Previous nominees likely to figure into the mix include Terence Blanchard (“BlacKkKlansman”), whose heroic score for Spike Lee’s “Da 5 Bloods” is among his most powerful; James Newton Howard (“The Village”) for his Western Americana in “News of the World”; and 15-time nominee Thomas Newman (“1917”), although it’s not yet clear whether voters might choose his retro ’60s score for “Let Them All Talk” or his atmospheric approach to “The Little Things.”

The music branch could also tap a few fresh faces: Emile Mosseri (“The Last Black Man in San Francisco”) for his offbeat, fairy-tale sounds for the acclaimed Korean-language “Minari”; Henry Jackman (“Captain America: Civil War”) for his dramatic music for the harrowing drug-addiction film “Cherry”; or Daniel Pemberton (“Birds of Prey”) for his ’60s-style rock ’n’ roll score for “The Trial of the Chicago 7.”

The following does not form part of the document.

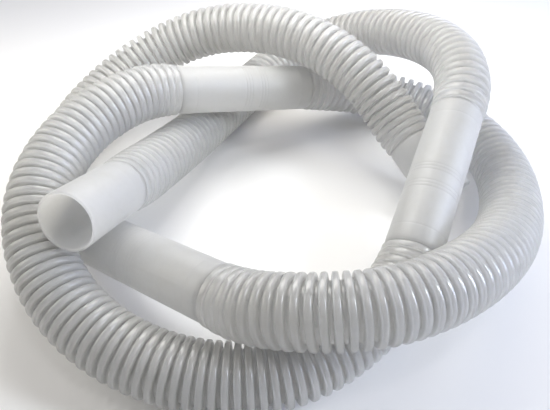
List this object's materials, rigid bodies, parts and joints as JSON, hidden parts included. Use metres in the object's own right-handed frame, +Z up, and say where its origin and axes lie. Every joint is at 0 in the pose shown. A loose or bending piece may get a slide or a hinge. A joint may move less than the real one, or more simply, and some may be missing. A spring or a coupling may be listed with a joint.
{
  "type": "vacuum hose",
  "caption": "Corrugated plastic pool vacuum hose with smooth cuffs, lying in a loose knotted loop with one free end that flexes.",
  "frame": {"origin": "centre of the bounding box's bottom face, on the floor under the middle of the loop", "axes": "+Z up; +X to the viewer's right and +Y away from the viewer, who stands at the open mouth's side"},
  "size_m": [0.4455, 0.4414, 0.1217],
  "materials": {
    "hose_wall": "translucent white, satin gloss",
    "cuff_wall": "translucent white, smooth satin gloss"
  },
  "bodies": {
    "lying_hose": {"corrugated_length_1": "hose_wall", "double_cuff_1": "cuff_wall", "corrugated_length_2": "hose_wall", "double_cuff_2": "cuff_wall", "corrugated_length_3": "hose_wall", "double_cuff_3": "cuff_wall", "corrugated_length_4": "hose_wall", "end_cuff_b": "cuff_wall"},
    "tail_ring_1": {"tail_ring_1": "hose_wall"},
    "tail_ring_2": {"tail_ring_2": "hose_wall"},
    "tail_ring_3": {"tail_ring_3": "hose_wall"},
    "tail_ring_4": {"tail_ring_4": "hose_wall"},
    "tail_ring_5": {"tail_ring_5": "hose_wall"},
    "tail_ring_6": {"tail_ring_6": "hose_wall"},
    "tail_ring_7": {"tail_ring_7": "hose_wall"},
    "tail_ring_8": {"tail_ring_8": "hose_wall"},
    "tail_ring_9": {"tail_ring_9": "hose_wall"},
    "tail_ring_10": {"tail_ring_10": "hose_wall"},
    "tail_ring_11": {"tail_ring_11": "hose_wall"},
    "tail_ring_12": {"tail_ring_12": "hose_wall"},
    "free_cuff": {"end_cuff_a": "cuff_wall"}
  },
  "joints": [
    {"name": "free_end_lift_1", "type": "hinge", "parent": "lying_hose", "child": "tail_ring_1", "pos_m": [-0.09177, 0.00778, 0.04222], "axis": [-0.9389, 0.3442, 0], "range_deg": [0, 4], "stiffness_Nm_per_rad": 1.5},
    {"name": "free_end_swing_1", "type": "hinge", "parent": "tail_ring_1", "child": "tail_ring_2", "pos_m": [-0.09407, 0.00144, 0.04412], "axis": [-0.2309, 0.358, 0.9047], "range_deg": [0, 4], "stiffness_Nm_per_rad": 1.5},
    {"name": "free_end_lift_2", "type": "hinge", "parent": "tail_ring_2", "child": "tail_ring_3", "pos_m": [-0.09634, -0.00488, 0.04607], "axis": [-0.9422, 0.3351, 0], "range_deg": [0, 4], "stiffness_Nm_per_rad": 1.5},
    {"name": "free_end_swing_2", "type": "hinge", "parent": "tail_ring_3", "child": "tail_ring_4", "pos_m": [-0.09857, -0.01121, 0.04807], "axis": [-0.2295, 0.3688, 0.9007], "range_deg": [0, 4], "stiffness_Nm_per_rad": 1.5},
    {"name": "free_end_lift_3", "type": "hinge", "parent": "tail_ring_4", "child": "tail_ring_5", "pos_m": [-0.10078, -0.01753, 0.05011], "axis": [-0.945, 0.3271, 0], "range_deg": [0, 4], "stiffness_Nm_per_rad": 1.5},
    {"name": "free_end_swing_3", "type": "hinge", "parent": "tail_ring_5", "child": "tail_ring_6", "pos_m": [-0.10295, -0.02385, 0.05221], "axis": [-0.2284, 0.3799, 0.8964], "range_deg": [0, 4], "stiffness_Nm_per_rad": 1.5},
    {"name": "free_end_lift_4", "type": "hinge", "parent": "tail_ring_6", "child": "tail_ring_7", "pos_m": [-0.10508, -0.03016, 0.05437], "axis": [-0.9482, 0.3177, 0], "range_deg": [0, 4], "stiffness_Nm_per_rad": 1.5},
    {"name": "free_end_swing_4", "type": "hinge", "parent": "tail_ring_7", "child": "tail_ring_8", "pos_m": [-0.10717, -0.03645, 0.05659], "axis": [-0.2269, 0.3944, 0.8905], "range_deg": [0, 4], "stiffness_Nm_per_rad": 1.5},
    {"name": "free_end_lift_5", "type": "hinge", "parent": "tail_ring_8", "child": "tail_ring_9", "pos_m": [-0.10922, -0.04274, 0.05889], "axis": [-0.9518, 0.3066, 0], "range_deg": [0, 4], "stiffness_Nm_per_rad": 1.5},
    {"name": "free_end_swing_5", "type": "hinge", "parent": "tail_ring_9", "child": "tail_ring_10", "pos_m": [-0.11122, -0.04902, 0.06127], "axis": [-0.2254, 0.4121, 0.8828], "range_deg": [0, 4], "stiffness_Nm_per_rad": 1.5},
    {"name": "free_end_lift_6", "type": "hinge", "parent": "tail_ring_10", "child": "tail_ring_11", "pos_m": [-0.11316, -0.05527, 0.06374], "axis": [-0.9559, 0.2936, 0], "range_deg": [0, 4], "stiffness_Nm_per_rad": 1.5},
    {"name": "free_end_swing_6", "type": "hinge", "parent": "tail_ring_11", "child": "tail_ring_12", "pos_m": [-0.11505, -0.06151, 0.06629], "axis": [-0.2242, 0.4308, 0.8741], "range_deg": [0, 4], "stiffness_Nm_per_rad": 1.5},
    {"name": "free_end_lift_7", "type": "hinge", "parent": "tail_ring_12", "child": "free_cuff", "pos_m": [-0.11692, -0.06773, 0.06889], "axis": [-0.9578, 0.2873, 0], "range_deg": [0, 4], "stiffness_Nm_per_rad": 1.5}
  ],
  "couplings": [
    {"joint": "free_end_lift_2", "follows": "free_end_lift_1", "ratio": 1},
    {"joint": "free_end_lift_3", "follows": "free_end_lift_1", "ratio": 1},
    {"joint": "free_end_lift_4", "follows": "free_end_lift_1", "ratio": 1},
    {"joint": "free_end_lift_5", "follows": "free_end_lift_1", "ratio": 1},
    {"joint": "free_end_lift_6", "follows": "free_end_lift_1", "ratio": 1},
    {"joint": "free_end_lift_7", "follows": "free_end_lift_1", "ratio": 1},
    {"joint": "free_end_swing_2", "follows": "free_end_swing_1", "ratio": 1},
    {"joint": "free_end_swing_3", "follows": "free_end_swing_1", "ratio": 1},
    {"joint": "free_end_swing_4", "follows": "free_end_swing_1", "ratio": 1},
    {"joint": "free_end_swing_5", "follows": "free_end_swing_1", "ratio": 1},
    {"joint": "free_end_swing_6", "follows": "free_end_swing_1", "ratio": 1}
  ]
}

Despite the demand for diversity on all fronts, women composers may have a tough time breaking through this year. Tamar-kali’s “Shirley” and Amelia Warner’s “Wild Mountain Thyme” feel like dark horses, and Lolita Ritmanis’ orchestral and choral “Blizzard of Souls” (Latvia’s entry for international feature) is an undeniable longshot, although she is a prominent figure on the L.A. scene and a founder of the Alliance for Women Film Composers.

Best Original Song

The song field is even more wide open than usual. The only sure bet is perennial favorite Diane Warren, whose memorable “Io Sí (Seen)” from the Sophia Loren-starrer “The Life Ahead,” sung and co-written by Laura Pausini, is an early favorite. Warren has a second shot with “Free” from the Disney Plus drama “The One and Only Ivan.” And after 11 nominations without a win over the past 33 years, the Academy may decide it’s finally time to hand her the coveted statue.

A major theme among this year’s entries is social justice. Leading the pack are songs from two films set during the turbulent 1960s: Leslie Odom Jr.’s “Speak Now” from “One Night in Miami,” in which he plays Sam Cooke, a simple tune that resonates both with its film and our time; and “Hear My Voice,” Celeste’s protest anthem that concludes “The Trial of the Chicago 7.”

Four more originated in documentaries: Janelle Monáe’s “Turntables,” from “All In: The Fight for Democracy,” which deals with the especially timely theme of voter suppression; Mary J. Blige’s “See What You’ve Done,” from “Belly of the Beast,” about illegal sterilizations in women’s prisons; Angélique Kidjo’s “How Can I Tell You,” by Broadway’s Lynn Ahrens and Stephen Flaherty, from “Nasrin,” about an imprisoned Iranian human-rights activist; and Taylor Swift’s “Only the Young,” a pro-voting anthem from Netflix’s widely seen doc “Miss Americana.”

Not to be counted out: “Square Root of Possible,” sung so winningly by young Madalen Mills in Netflix’s all-Black Christmas musical “Jingle Jangle”; Sinead O’Connor’s delicate “I’ll Be Singing” from the romantic comedy “Wild Mountain Thyme”; and Rita Wilson’s touching “Everybody Cries,” from the Afghanistan war film “The Outpost.”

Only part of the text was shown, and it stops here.